De a poco, estos otrora serios políticos devinieron en simples adoradores de Mammon, el dios de la riqueza. Gradualmente, el Estado de todos los chilenos se transformó en el feudo de la Concerta, su principal agencia de empleos. La repartija inicial se eternizó en funcionarios perennes, con amos y señores en cada repartición, que ofrecían su lealtad a esos políticos itinerantes de más llegada, que saltaban de un cargo superior a otro. Los esfuerzos por modernizar el estado generalmente chocaron con esa triste realidad, y si bien con los años se simplificó en algo la burocracia estatal, Chile siguió perdiendo mucho dinero financiando pegas seguras y poco exigentes para quienes estaban de alguna manera ligados a la Concerta.

Por años, ésta convivió con su pariente decente y serio, que quería lo mejor para Chile. Sin embargo, el confortable statu quo político de esa época, conveniente tanto para tirios como para troyanos, de puro favorable, terminó por anquilosar a la Concertación. Los candidatos a concejal, alcalde, diputado, senador y presidente eran cada vez peores, y el prurito de los primeros gobiernos concertacionistas se degradó en esa cada vez más desvergonzada Concerta que desilusionó a tantos chilenos como yo.

Una dictadura que atemorizaría a cualquiera no fue obstáculo para ese grupo de políticos renovados que, dejando viejas rencillas atrás, se unieron para devolverle la democracia a Chile. Lo que no pudieron las amenazantes charreteras y los severos ternos oscuros, lo consiguió la corruptela que viene necesariamente con la falta de alternancia política. Esos jóvenes de fines de los ’60 y comienzos de los ’70, que ocuparon puestos de relevancia nacional antes de tiempo, empujándonos al despeñadero en su adolescente fiesta de revoluciones en libertad o con vino tinto y empanadas, recuperaron el poder ya maduros y desembriagados de utopías. Creyéndose indispensables, se transformaron en un grupúsculo de elegidos que no estaban dispuestos a compartir ese poder con nadie. O, mejor dicho, con nadie que no les ofreciera más poder. Temerosos de la generación que los seguía, la excluyeron sistemáticamente de la mesa de los grandes, llegando a sacrificar bíblicamente a algunos de ellos, de sus mismas filas, para evitar que les quiten los puestos que se repartían, como esas sillas del juego que las musicaliza.
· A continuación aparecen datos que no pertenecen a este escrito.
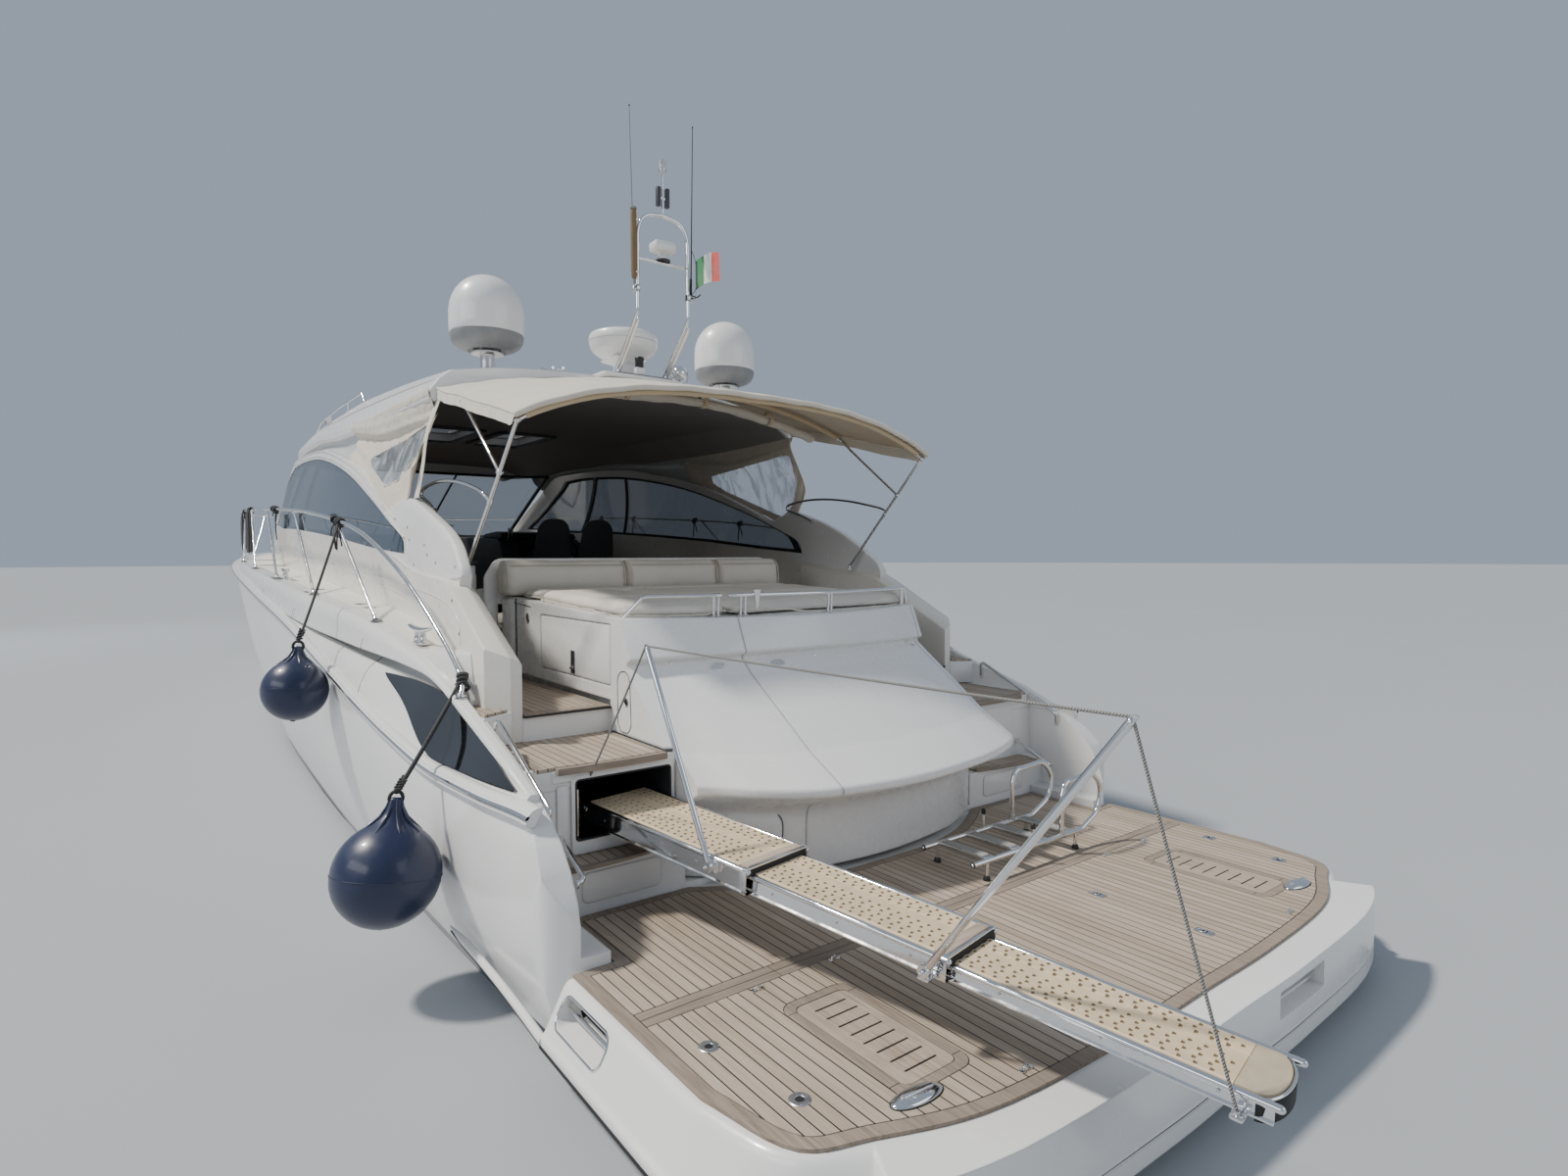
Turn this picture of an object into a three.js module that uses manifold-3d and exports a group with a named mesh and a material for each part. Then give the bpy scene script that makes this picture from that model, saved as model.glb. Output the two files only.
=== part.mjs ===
// Hardtop motor yacht, about 20 m, with passerelle, bathing platform and canvas bimini.
// Millimetres. X forward, Y to port, Z up. The origin is on the waterline, amidships on the centreline.
import * as THREE from "three";
import { mergeVertices } from "three/addons/utils/BufferGeometryUtils.js";
import Module from "manifold-3d";

const wasm = await Module();
wasm.setup();

// ---------------------------------------------------------------- driving dimensions
const GAP = 0.5; // clearance between pieces that touch
const TEAK_Z = 450; // top of the platform's teak
const PLATFORM = { aft: -10200, fwd: -7745, half: 2250, neck: 1895, neckX: -8290, top: 436, bottom: 100 };
const STEP1_Z = 700, STEP2_Z = 1180, SOLE_Z = 1340; // undersides of the teak treads and of the sole
const TEAK_T = 20; // tread thickness
const STEP1_X = -7735, STEP2_X = -7620, LANDING_X = -6930; // risers
const WELL_Y = 1800; // half width of the cockpit
const GARAGE_Y = 1190, SUNPAD_Y = 1245; // transom moulding, below and above the second step
const SEAM_Y = 560; // the slanted seam between fixed part and lid, at the top
const LID_HINGE = [-5652, 0, 2035]; // at the front top edge of the lid's cushion
const PASS_PIVOT = [-7420, 1470, 960];
const PASS_HEADING = (10.5 * Math.PI) / 180, PASS_SLOPE = (3.3 * Math.PI) / 180;
const DOME = { x: -4560, y: 1185, z: 3990, r: 300 };
const PROP = { x: -8000, y: 850, z: -830, r: 370 };
const SHAFT_ANGLE = (9 * Math.PI) / 180;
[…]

Años después, una nueva generación completamente desligada de sus padres y de sus abuelos, alzó su agresiva voz, manifestando sin ambages su desprecio hacia los próceres de antaño por haberse coludido con sus antiguos enemigos políticos, en beneficio propio. Entonces la Concerta se acordó de sus años revolucionarios y pasó a llamarse Nueva Mayoría, pero ya no pudo convencer a esos jóvenes radicalizados que no creen en el diálogo, en los acuerdos ni en la convivencia respetuosa entre personas de distintas ideas. Demonizada e igualada a la dictadura que admirablemente combatió, con todo el simplismo de estos días, y no sin algo de culpa, la Concertación de Partidos por la Democracia pasó a la memoria histórica de las nuevas generaciones por las más fea de sus caras; que no es otra que la Concerta, esa casta que todo lo transó.